▶ _Exercise details_
Go through the material and tally the lines containing the string "from". Give the total alone.

[Start]

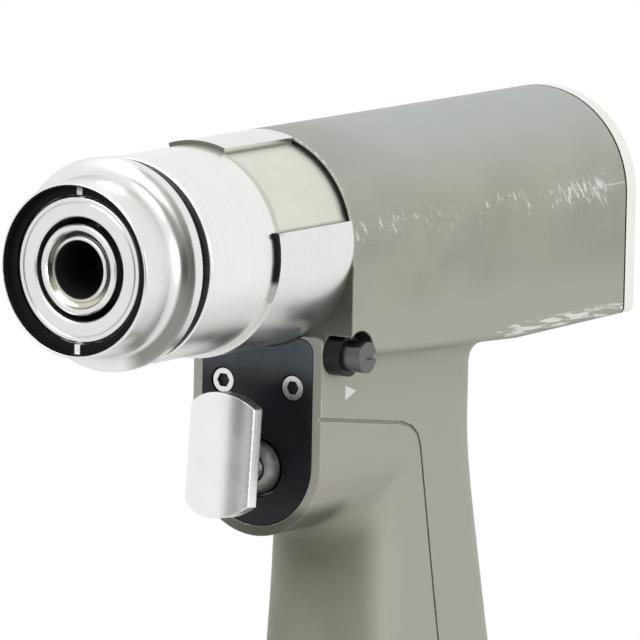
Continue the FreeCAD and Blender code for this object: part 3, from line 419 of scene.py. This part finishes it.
def blade_steel():
    """The trigger's blade: fine upright brushing on its face, small dents on its edges, and a
    painted highlight along its edges.
    """
    steel = Finish("blade_steel", metal=1.0)
    spot = steel.place()
    brush = steel.grain(spot, (0.5, 0.12, 4.0), detail=3.0)
    smear = steel.grain(spot, 6.0, detail=4.0)
    dents = steel.edges(0.3, 0.03, 0.10) * steel.grain(spot, 1.6, detail=2.0).step(0.58, 0.72)
    # Painted highlight along the edges
    rim = steel.edges(0.7, 0.01, 0.08)
    face = steel.mix(brush * 0.3 + smear * 0.7, (0.78, 0.80, 0.78), (0.87, 0.89, 0.87))
    steel.paint(steel.mix(rim, face, (0.97, 0.98, 0.97)))
    steel.rough(0.27 + 0.04 * (brush - 0.5) + 0.08 * (smear - 0.5) + dents * 0.1)
    steel.relief(brush * 0.012 - dents * 0.3, 0.008, ease=0.4)
    return steel.material


def land_steel():
    """Ring behind the sleeve: satin lands, duller windows, and painted shade on the lands' front
    step and in their corners.
    """
    steel = Finish("land_steel")
    x, y, z = spot = steel.place()
    out = radius_of(spot)
    rings = steel.rings(x, out, 0.16)
    smear = steel.grain(spot, 5.0, detail=3.0)
    land = steel.mix(rings * 0.4 + smear * 0.6, (0.71, 0.72, 0.70), (0.82, 0.83, 0.81))
    window = steel.mix(smear, (0.64, 0.65, 0.57), (0.74, 0.75, 0.66))
    color = steel.mix(out.step(LAND_OUT, WINDOW_OUT), land, window)
    # Painted shade on the lands' front step and, from closeness, in the corners
    front_step_shade = x.step(LAND_FRONT_X + 0.05, LAND_FRONT_X - 0.05) * out.step(20.95, 21.1)
    front_step_shade = front_step_shade * z.step(4.0, 7.0)
    dark = front_step_shade.larger(steel.openness(0.9).step(0.92, 0.60) * 0.8)
    steel.paint(steel.mix(dark, color, (0.10, 0.10, 0.085)))
    steel.metal(1.0 - dark * 0.7)
    steel.rough(0.30 + 0.10 * (rings - 0.5) + 0.10 * (smear - 0.5) + dark * 0.2)
    steel.relief(rings, 0.002)
    return steel.material


def collar_steel():
    """Release collar: bright turned steel, with a painted dark reflection in a band in the dip of
    its flare on one side.
    """
    steel = Finish("collar_steel", metal=1.0)
    x, y, z = spot = steel.place()
    out = radius_of(spot)
    rings = steel.rings(x, out, 0.25)
    smear = steel.grain(spot, 5.0, detail=3.0)
    color = steel.mix(rings * 0.4 + smear * 0.6, (0.74, 0.75, 0.73), (0.82, 0.82, 0.80))
    # Painted dark reflection in the flare, on one side
    band = x.band(FLARE_X, 0.4, 0.7) * out.step(FLARE_OUT, FLARE_OUT + 0.6) * y.step(-4.0, -9.5)
    steel.paint(steel.mix(band * 0.85, color, (0.17, 0.175, 0.155)))
    steel.rough(0.24 + 0.10 * (rings - 0.5) + 0.10 * (smear - 0.5) + band * 0.06)
    steel.relief(rings, 0.0012)
    return steel.material


def slot_shadow_black():
    """Strip in the slot beside the wide land: black as a painted shadow, bare steel at its narrow
    foot.
    """
    skin = Finish("slot_shadow_black", sheen=0.12)
    spot = skin.place()
    foot = spot[2].step(SLOT_FOOT_Z, SLOT_FOOT_Z - 1.8)
    haze = skin.grain(spot, 2.0, detail=2.0)
    # Black painted shadow above the foot
    skin.paint(skin.mix(foot, (0.005, 0.005, 0.0055), (0.55, 0.55, 0.52)))
    skin.metal(foot * 0.9)
    skin.rough(0.5 + 0.1 * haze - foot * 0.18)
    skin.relief(haze, 0.01, ease=0.15)
    return skin.material


def ferrule_steel(height):
    """Domed ring round the trigger's stem, whose axis is at a height in metres; painted light and
    shade make it paler above the stem, darker below and dark at its rim.
    """
    steel = Finish("ferrule_steel", metal=1.0)
    _, y, z = spot = steel.place()
    rise = z - height / MM
    smear = steel.grain(spot, 2.5, detail=3.0)
    out = (y * y + rise * rise).root() + (smear - 0.5) * 1.2
    # Painted light above the stem and painted shade below it and at the rim
    bright = steel.mix(rise.step(1.5, -3.5), (0.62, 0.63, 0.62), (0.24, 0.24, 0.20))
    steel.paint(steel.mix(out.step(3.3, 5.4), bright, (0.045, 0.048, 0.045)))
    steel.rough(0.38 + 0.10 * (smear - 0.5))
    steel.relief(smear, 0.01, ease=0.3)
    return steel.material


def screw_finish(name, face, inward, axis=0):
    """Bright screw heads with painted shade in their sockets.

    The sockets go inward, 1 or -1 along axis 0, 1 or 2, from the heads' face in metres.
    """
    steel = Finish(name)
    spot = steel.place()
    smear = steel.grain(spot, 1.2, detail=3.0)
    # Painted shade inside the sockets
    hole_shade = ((spot[axis] - face / MM) * inward).step(0.1, 0.35)
    bright = steel.mix(smear, (0.66, 0.66, 0.65), (0.84, 0.84, 0.83))
    steel.paint(steel.mix(hole_shade, bright, HOLE_SHADE_BLACK))
    steel.metal(1.0 - hole_shade)
    steel.rough(0.22 + 0.14 * smear + hole_shade * 0.3)
    steel.relief(smear, 0.006, ease=0.15)
    return steel.material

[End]

▶ _Right answer_
3